Advertisers have been wasting money on under-optimized creative, according to an analysis from creative technology company CreativeX. 

In a global assessment of the creative quality of over 2 million paid posts across Snapchat, Twitter, Meta, YouTube, TikTok and Russian social network VK, totaling nearly $2 billion dollars of media spend, data shows marketers under-optimized roughly 55% of their media budgets on suboptimal ads in 2022. 

Approximately $1 billion was invested in ads that did not meet basic creative best practices for Facebook, YouTube, Instagram and Amazon. Meanwhile, of the 2 million posts evaluated, 40% didn’t deliver commercial objectives, according to the report. 

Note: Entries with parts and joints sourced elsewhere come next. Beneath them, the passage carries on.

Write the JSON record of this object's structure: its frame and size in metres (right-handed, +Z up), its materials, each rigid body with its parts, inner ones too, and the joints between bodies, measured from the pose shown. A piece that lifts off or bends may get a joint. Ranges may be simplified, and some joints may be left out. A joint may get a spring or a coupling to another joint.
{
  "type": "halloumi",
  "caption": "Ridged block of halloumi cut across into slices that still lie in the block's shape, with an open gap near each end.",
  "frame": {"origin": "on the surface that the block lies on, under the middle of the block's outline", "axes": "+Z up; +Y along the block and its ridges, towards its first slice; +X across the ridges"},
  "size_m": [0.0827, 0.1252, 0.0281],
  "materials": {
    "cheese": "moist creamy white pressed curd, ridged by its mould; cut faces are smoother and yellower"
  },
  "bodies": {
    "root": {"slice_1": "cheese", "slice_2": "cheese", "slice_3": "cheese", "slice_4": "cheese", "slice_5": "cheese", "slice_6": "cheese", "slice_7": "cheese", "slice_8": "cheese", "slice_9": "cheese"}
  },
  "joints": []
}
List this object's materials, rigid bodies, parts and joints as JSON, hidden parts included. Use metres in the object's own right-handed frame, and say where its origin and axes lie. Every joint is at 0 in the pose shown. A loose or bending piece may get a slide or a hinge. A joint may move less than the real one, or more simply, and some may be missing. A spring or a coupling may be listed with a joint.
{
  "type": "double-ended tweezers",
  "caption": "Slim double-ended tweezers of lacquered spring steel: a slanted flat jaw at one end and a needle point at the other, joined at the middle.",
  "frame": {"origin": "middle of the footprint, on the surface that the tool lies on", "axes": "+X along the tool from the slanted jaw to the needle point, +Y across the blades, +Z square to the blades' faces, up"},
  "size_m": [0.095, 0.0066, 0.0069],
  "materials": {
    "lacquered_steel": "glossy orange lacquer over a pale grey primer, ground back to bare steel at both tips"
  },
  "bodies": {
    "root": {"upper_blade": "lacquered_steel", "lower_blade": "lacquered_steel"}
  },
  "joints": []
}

Ads that didn’t put branding front and center or use sound experienced a “significant impact” on effectiveness, according to the study. 

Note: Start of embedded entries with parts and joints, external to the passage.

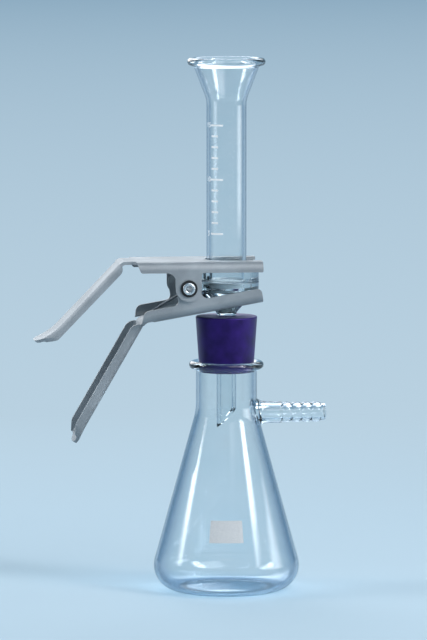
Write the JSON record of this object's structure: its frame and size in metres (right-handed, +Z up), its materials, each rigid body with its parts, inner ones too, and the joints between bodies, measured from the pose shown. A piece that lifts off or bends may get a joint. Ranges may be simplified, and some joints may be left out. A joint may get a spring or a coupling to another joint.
{
  "type": "vacuum filtration unit",
  "caption": "Glass vacuum filtration unit: flared funnel spring-clamped to a fritted base in a rubber stopper on a conical flask with a hose arm.",
  "frame": {"origin": "centre of the flask's foot, on the glass axis, at the surface it stands on", "axes": "+Z up the glass axis, +X along the hose arm, the clamp's handles towards -X, its front side to -Y"},
  "size_m": [0.136, 0.0676, 0.2474],
  "materials": {
    "flask_glass": "clear blown borosilicate glass",
    "base_glass": "clear borosilicate glass, ground joint face",
    "funnel_glass": "clear borosilicate glass, ground foot, white printed scale",
    "sintered_glass": "white sintered glass",
    "stopper_rubber": "dark violet moulded rubber, semi-gloss",
    "clamp_aluminium": "satin anodised pressed sheet",
    "rivet_steel": "bright rolled head",
    "washer_dark": "matt black",
    "spring_steel": "drawn spring wire"
  },
  "bodies": {
    "glass_stack": {"filter_flask": "flask_glass", "stopper": "stopper_rubber", "funnel_base": "base_glass", "frit_disc": "sintered_glass", "funnel": "funnel_glass", "upper_lever": "clamp_aluminium", "pivot_rivet": "rivet_steel", "front_washer": "washer_dark", "rear_washer": "washer_dark", "clamp_spring": "spring_steel"},
    "lower_jaw": {"lower_lever": "clamp_aluminium"}
  },
  "joints": [
    {"name": "clamp_pivot", "type": "hinge", "parent": "glass_stack", "child": "lower_jaw", "pos_m": [-0.0197, 0, 0.1424], "axis": [0, 1, 0], "range_deg": [0, 11], "stiffness_Nm_per_rad": 1.2, "springref_deg": -34.38, "deforming": ["clamp_spring"]}
  ]
}
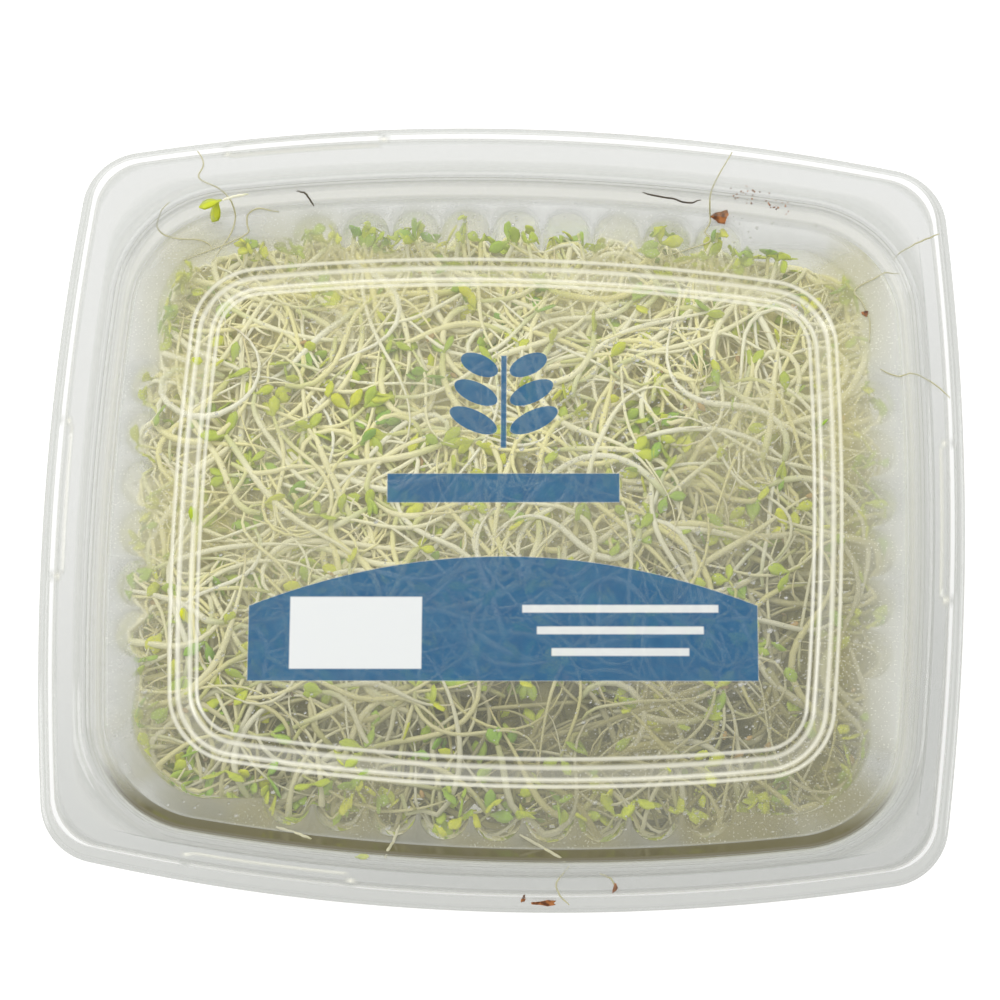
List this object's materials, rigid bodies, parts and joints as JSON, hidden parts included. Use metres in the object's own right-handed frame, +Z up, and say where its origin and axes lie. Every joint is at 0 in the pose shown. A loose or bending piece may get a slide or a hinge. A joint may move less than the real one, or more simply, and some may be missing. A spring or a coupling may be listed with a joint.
{
  "type": "tub of alfalfa sprouts",
  "caption": "Clear lidded plastic tub with fluted sides, filled with tangled pale alfalfa sprouts with small green seed leaves, and a plain blue film label on its lid.",
  "frame": {"origin": "under the middle of the lid's outline, on the surface that the tray stands on", "axes": "+X along the long side to the right, +Y to the back, +Z up"},
  "size_m": [0.1898, 0.1662, 0.057],
  "materials": {
    "clear_tray": "clear formed sheet, glossy, slightly grey",
    "clear_lid": "clear formed sheet, glossy, misted with fine drops on its underside",
    "sprouts": "moist plant tissue, ivory stems, yellow-green seed leaves, brown seed coats",
    "film_label": "thin glossy film with a see-through blue print"
  },
  "bodies": {
    "root": {"tray": "clear_tray", "sprouts": "sprouts", "lid": "clear_lid", "label": "film_label"}
  },
  "joints": []
}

By comparison, companies that consistently produce creative in line with platform best practices typically see a 17% lift in brand recognition, a 30% lift in sales and a 10% increase in impressions per dollar. 

At a time when inflation is rising and a recession looms, business leaders must prepare “by adding a layer of measurement to the creative production and media process” to make budgets “work harder and deliver increased ROI,” said Anastasia Leng, CEO and founder of CreativeX, in a press release. 

“As creative quality starts to increase, media budgets should be shifted towards those creatives that have a high creative quality score and are therefore more likely to cut-through,” she said.

In order to maximize budgets, marketers should also invest in their measurement systems to match scaled advertising production, Leng suggests, noting in the report that “instead of thinking about what to cut,” marketers should think about “which existing systems didn’t scale in parallel with the rapid growth of digital media.”

Marketers should look first to reduce production waste. According to the report, 85% of market leaders are let go during a recession. With the current state of the economy, that prospect isn’t too far off.